全てご紹介するとなるとかなり長くなってしまいますので、こちらでは全国トップ3の都道府県とその理由をみていきましょう。金銭の場合でも香典返しには全国的に違いが見られることがお分かりいただけますよ。
●香典返しが高い都道府県:トップ3
- 東京都
- 愛知県
- 石川県
東京都が香典返しにかける費用のトップである理由には、半返しの文化が根強いという点が挙げられます。半返しとは、頂いたご香典の額の半分をお返しするスタイルのこと。
例えば関西などでは3分の1程度でOKという考えが主流のようですが、それに比べると香典返しが高額となることはお分かりになることでしょう。
愛知県と石川県が続いている理由は、どちらの県も「冠婚葬祭は豪華にすべき」という考え方があるためです。半返しの文化が浸透しているというためでなく、冠婚葬祭にはすべからくお金をかけるべきというお国柄であることが影響しているのですね。
受け取り手に合わせた香典返しを!
日本は狭いようで広い国。香典返しという習慣に焦点を絞ってみても、全国各地で色々な違いがあることが分かりましたね。
葬儀はご遺族の最寄りの地域にて行うことと思いますが、香典返しは参列してくださった方々へ贈るもの。お相手のことを考えた返礼方法にすべきといえますね。

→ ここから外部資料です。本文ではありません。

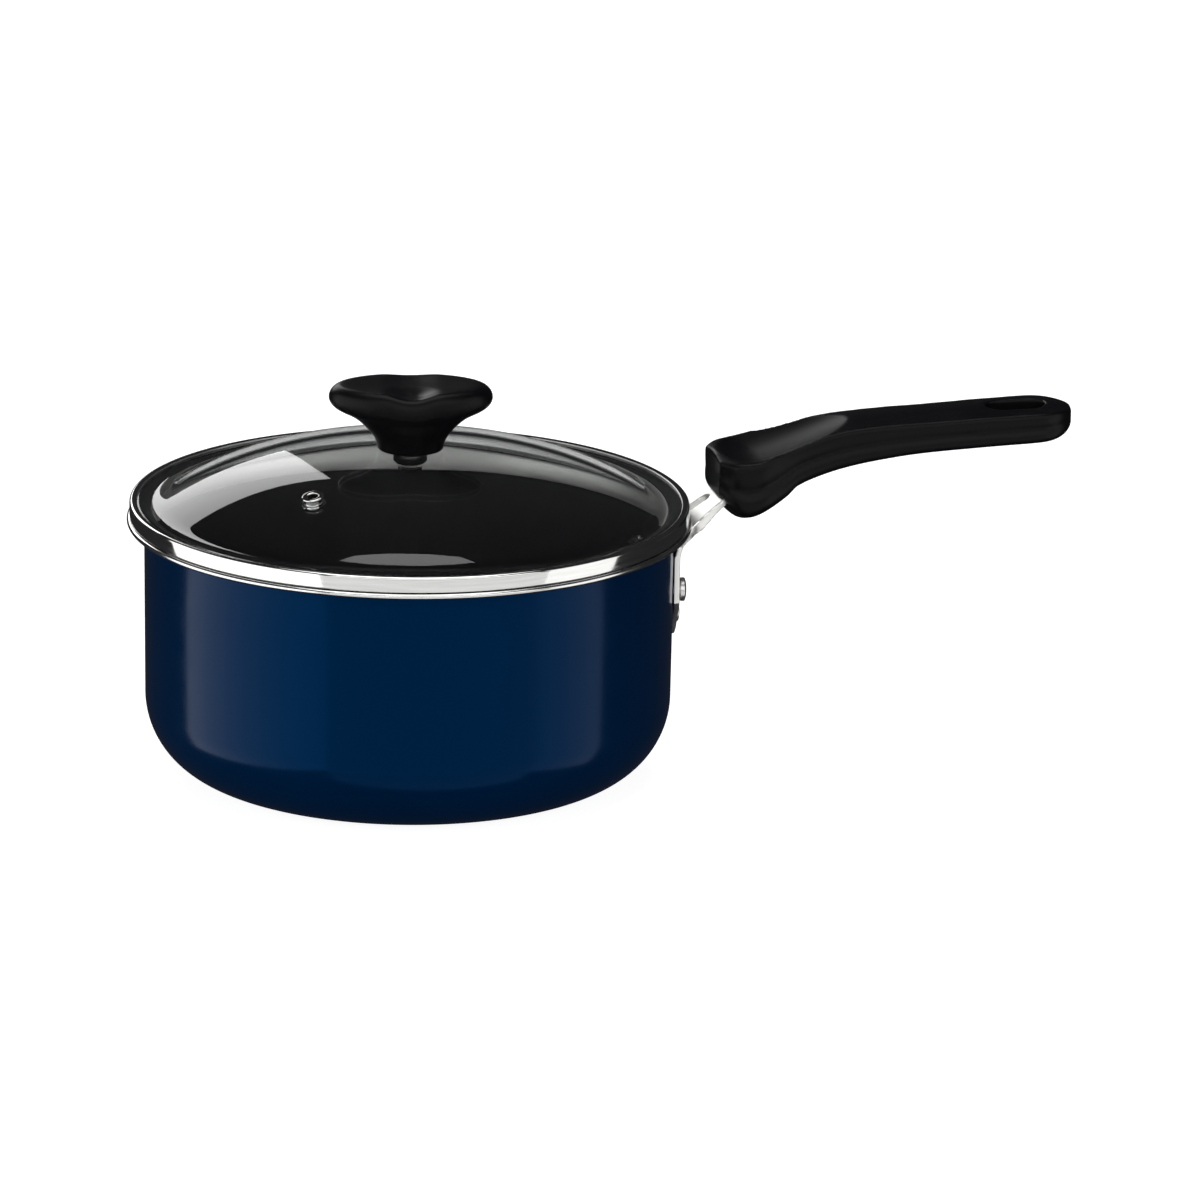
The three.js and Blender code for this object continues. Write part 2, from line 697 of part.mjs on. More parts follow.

丁寧なお返しにするためのポイントを、こちらでチェックしておきましょう。
●送り先の地域の考え方を確認
先ほどお話したように、「香典返しはビール券が当たり前」と考えられている地域も中にはあります。そういった場所から参列してくださった方には、やはりその方の考えに合わせた品・金額にしてお返しをすべきといえますよね。もちろん分からない場合には怒られることはないでしょうが、やはり相手に寄り添う形で気持ちを表す方が丁寧な印象になることは間違いありません。香典返しを用意する場合は、まず遠方から来られた方の地域の習慣を調べておくとスムーズなのではないでしょうか。
まとめ
今回は香典返しの地域差についてお話してまいりました。お読みになって、お住いの地域の習慣がローカルマナーであったと驚かれている方や、「地域別にこんな違いがあったなんて」と驚かれている方もいらっしゃることでしょう。
葬祭に慣れっこという方は少ないかと思いますし、香典返しにも地域差や独特の考え方があると新発見していただけましたら幸いです。ご不幸はできれば起きてほしくないことですが、もし香典返しを贈るような場面になった際は、ぜひこちらの記事の内容を思い出してくださいね。